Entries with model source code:
## begin
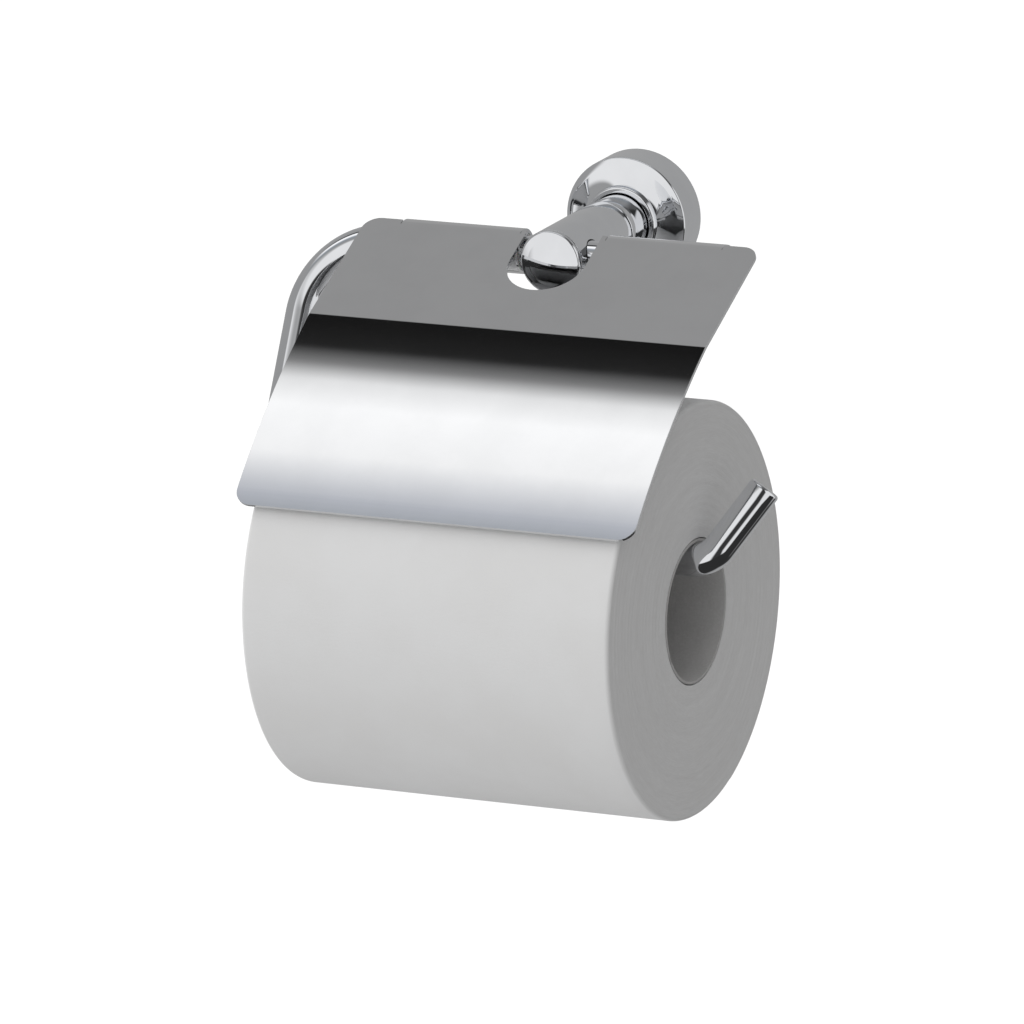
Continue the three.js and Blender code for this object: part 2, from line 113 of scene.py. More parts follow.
class Nodes:
    """Short calls for building a node tree."""

    def __init__(self, tree):
        self.tree = tree
        tree.nodes.clear()

    def add(self, kind, settings=None, **inputs):
        node = self.tree.nodes.new(kind)
        for key, value in (settings or {}).items():
            setattr(node, key, value)
        for key, value in inputs.items():
            socket = node.inputs[int(key[1:])] if key[0] == "_" else node.inputs[key.replace("_", " ")]
            self.set(socket, value)
        return node

    def set(self, socket, value):
        if isinstance(value, bpy.types.NodeSocket):
            self.tree.links.new(value, socket)
        else:
            socket.default_value = value

    def math(self, operation, a, b=0.0, c=0.0):
        return self.add("ShaderNodeMath", dict(operation=operation), _0=a, _1=b, _2=c).outputs[0]

    def ease(self, value, low, high, start=0.0, end=1.0):
        """Carries a value smoothly from low..high to start..end."""
        node = self.add("ShaderNodeMapRange", dict(interpolation_type="SMOOTHSTEP"), _0=value,
                        _1=low, _2=high, _3=start, _4=end)
        return node.outputs[0]

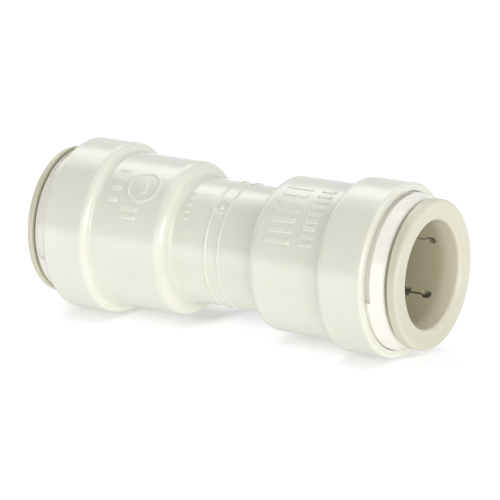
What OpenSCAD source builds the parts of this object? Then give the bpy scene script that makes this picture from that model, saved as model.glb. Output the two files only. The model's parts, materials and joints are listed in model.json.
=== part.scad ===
// Push fit coupling for two tubes of 5/8 inch outside diameter.
// Millimetres. The tube axis lies along X, +Z is up, and the origin is the middle of the part.
// "clock" angles run round the X axis: 0 faces -Y, 90 faces +Z, 180 faces +Y.

/* [Tube] */
// Outside diameter of the tube
tube_d = 15.875; // [15:0.005:17]
// Radial room between the tube and its pocket in the body
pocket_room = 0.0625; // [0.05:0.0025:0.1]
// Radial room between the tube and the collet
collet_room = 0.2125; // [0.2:0.0025:0.3]

/* [Body] */
// Radius of the waist
waist_r = 9.48; // [9.3:0.01:9.8]
// Radius of the seal section
seal_r = 11.78; // [11.6:0.01:12]
// Radius of the end section
rim_r = 13.18; // [13:0.01:13.6]
// Where the shoulder from waist to seal section starts, at the right and left end
shoulder_1_x = [6.3, 7.2]; // [5.8:0.05:7.3]
// Where the shoulder from seal section to end section starts, at the right and left end
shoulder_2_x = [19.4, 20.4]; // [19:0.05:20.5]
// Radius of the hollow at the foot of each of the two shoulders
shoulder_hollow = [0.65, 0.3]; // [0.2:0.05:0.9]
// Where the body ends, at the right and left end
rim_x = [27.62, 28.5]; // [27.5:0.02:28.6]
// Rounding of the rim's outer edge, at the right and left end
rim_round = [0.55, 0.75]; // [0.3:0.05:0.8]
// Radius of the waterway through the tube stop
waterway_r = 6.2; // [5:0.1:7]
// Half the thickness of the tube stop
stop_half = 1; // [0.8:0.1:1.5]
// Floor of the seal chamber
chamber_x = 9; // [8.8:0.05:9.2]
// Radius of the seal chamber
chamber_r = 10.4; // [10.4:0.01:10.5]
// Floor of the cap's seat
cap_seat_x = 21.4; // [21.2:0.05:21.6]
// Radius of the cap's seat
cap_seat_r = 11.9; // [11.86:0.01:12]
// Chamfer that leads the tube into its pocket
pocket_chamfer = 0.3; // [0.2:0.05:0.4]
// Chamfer at the mouth of the cap's seat
seat_chamfer = 0.12; // [0.05:0.01:0.2]

/* [Body details] */
// Positions of the two fine ridges round the waist
ridge_x = [0.71, -1.58]; // [-3:0.01:3]
// Radius of each ridge's section
ridge_size = 0.17; // [0.08:0.01:0.2]
// Position of the moulding gate's stub on the waist
gate_x = -0.62; // [-1.2:0.02:0.4]
// Clock angle of the moulding gate's stub
gate_clock = 50; // [40:1:60]
// Radius and height of the moulding gate's stub
gate_stub_size = [0.42, 0.22]; // [0.1:0.01:0.6]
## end
EXERCISE BRIEF:
Return all of the entries exactly as they were supplied.

EXPECTED OUTPUT:
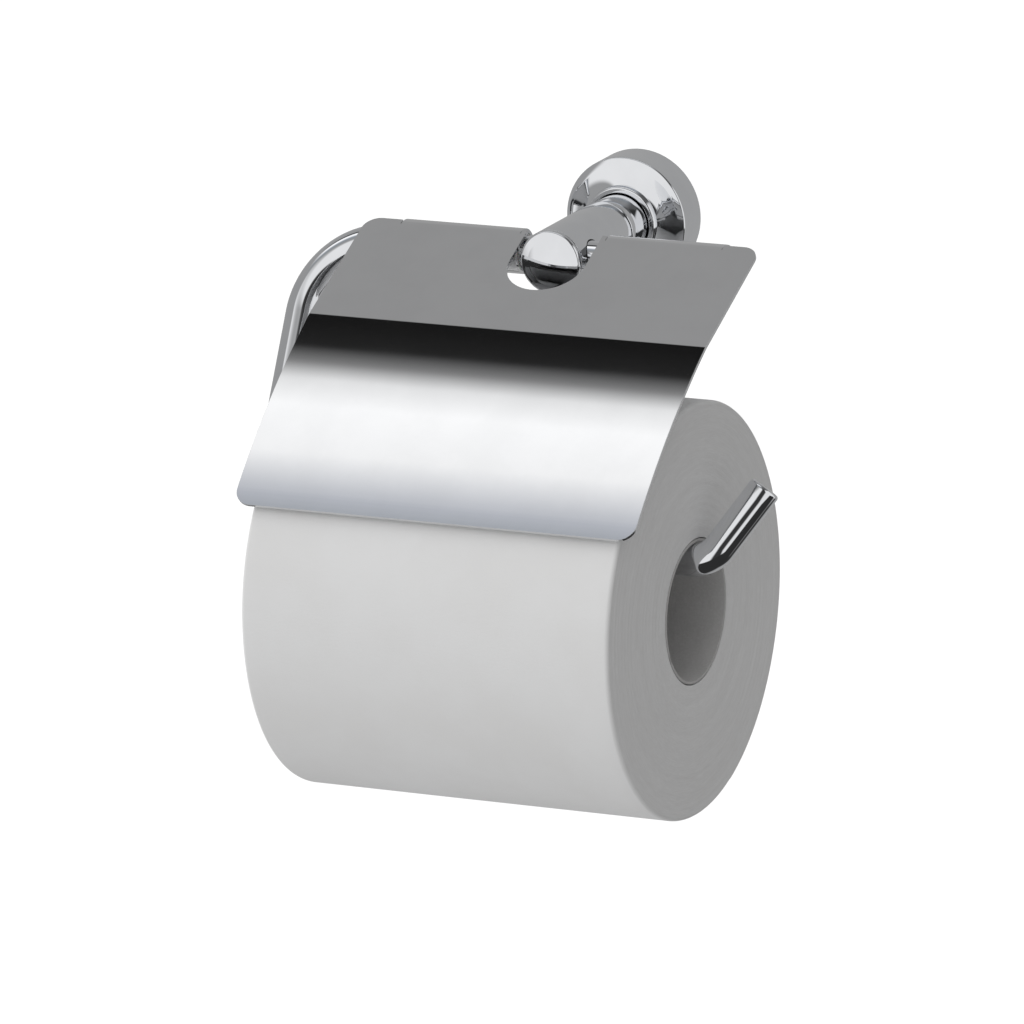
Continue the three.js and Blender code for this object: part 2, from line 113 of scene.py. More parts follow.
class Nodes:
    """Short calls for building a node tree."""

    def __init__(self, tree):
        self.tree = tree
        tree.nodes.clear()

    def add(self, kind, settings=None, **inputs):
        node = self.tree.nodes.new(kind)
        for key, value in (settings or {}).items():
            setattr(node, key, value)
        for key, value in inputs.items():
            socket = node.inputs[int(key[1:])] if key[0] == "_" else node.inputs[key.replace("_", " ")]
            self.set(socket, value)
        return node

    def set(self, socket, value):
        if isinstance(value, bpy.types.NodeSocket):
            self.tree.links.new(value, socket)
        else:
            socket.default_value = value

    def math(self, operation, a, b=0.0, c=0.0):
        return self.add("ShaderNodeMath", dict(operation=operation), _0=a, _1=b, _2=c).outputs[0]

    def ease(self, value, low, high, start=0.0, end=1.0):
        """Carries a value smoothly from low..high to start..end."""
        node = self.add("ShaderNodeMapRange", dict(interpolation_type="SMOOTHSTEP"), _0=value,
                        _1=low, _2=high, _3=start, _4=end)
        return node.outputs[0]

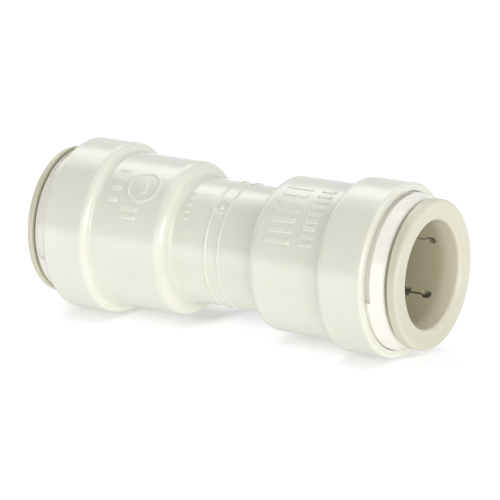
What OpenSCAD source builds the parts of this object? Then give the bpy scene script that makes this picture from that model, saved as model.glb. Output the two files only. The model's parts, materials and joints are listed in model.json.
=== part.scad ===
// Push fit coupling for two tubes of 5/8 inch outside diameter.
// Millimetres. The tube axis lies along X, +Z is up, and the origin is the middle of the part.
// "clock" angles run round the X axis: 0 faces -Y, 90 faces +Z, 180 faces +Y.

/* [Tube] */
// Outside diameter of the tube
tube_d = 15.875; // [15:0.005:17]
// Radial room between the tube and its pocket in the body
pocket_room = 0.0625; // [0.05:0.0025:0.1]
// Radial room between the tube and the collet
collet_room = 0.2125; // [0.2:0.0025:0.3]

/* [Body] */
// Radius of the waist
waist_r = 9.48; // [9.3:0.01:9.8]
// Radius of the seal section
seal_r = 11.78; // [11.6:0.01:12]
// Radius of the end section
rim_r = 13.18; // [13:0.01:13.6]
// Where the shoulder from waist to seal section starts, at the right and left end
shoulder_1_x = [6.3, 7.2]; // [5.8:0.05:7.3]
// Where the shoulder from seal section to end section starts, at the right and left end
shoulder_2_x = [19.4, 20.4]; // [19:0.05:20.5]
// Radius of the hollow at the foot of each of the two shoulders
shoulder_hollow = [0.65, 0.3]; // [0.2:0.05:0.9]
// Where the body ends, at the right and left end
rim_x = [27.62, 28.5]; // [27.5:0.02:28.6]
// Rounding of the rim's outer edge, at the right and left end
rim_round = [0.55, 0.75]; // [0.3:0.05:0.8]
// Radius of the waterway through the tube stop
waterway_r = 6.2; // [5:0.1:7]
// Half the thickness of the tube stop
stop_half = 1; // [0.8:0.1:1.5]
// Floor of the seal chamber
chamber_x = 9; // [8.8:0.05:9.2]
// Radius of the seal chamber
chamber_r = 10.4; // [10.4:0.01:10.5]
// Floor of the cap's seat
cap_seat_x = 21.4; // [21.2:0.05:21.6]
// Radius of the cap's seat
cap_seat_r = 11.9; // [11.86:0.01:12]
// Chamfer that leads the tube into its pocket
pocket_chamfer = 0.3; // [0.2:0.05:0.4]
// Chamfer at the mouth of the cap's seat
seat_chamfer = 0.12; // [0.05:0.01:0.2]

/* [Body details] */
// Positions of the two fine ridges round the waist
ridge_x = [0.71, -1.58]; // [-3:0.01:3]
// Radius of each ridge's section
ridge_size = 0.17; // [0.08:0.01:0.2]
// Position of the moulding gate's stub on the waist
gate_x = -0.62; // [-1.2:0.02:0.4]
// Clock angle of the moulding gate's stub
gate_clock = 50; // [40:1:60]
// Radius and height of the moulding gate's stub
gate_stub_size = [0.42, 0.22]; // [0.1:0.01:0.6]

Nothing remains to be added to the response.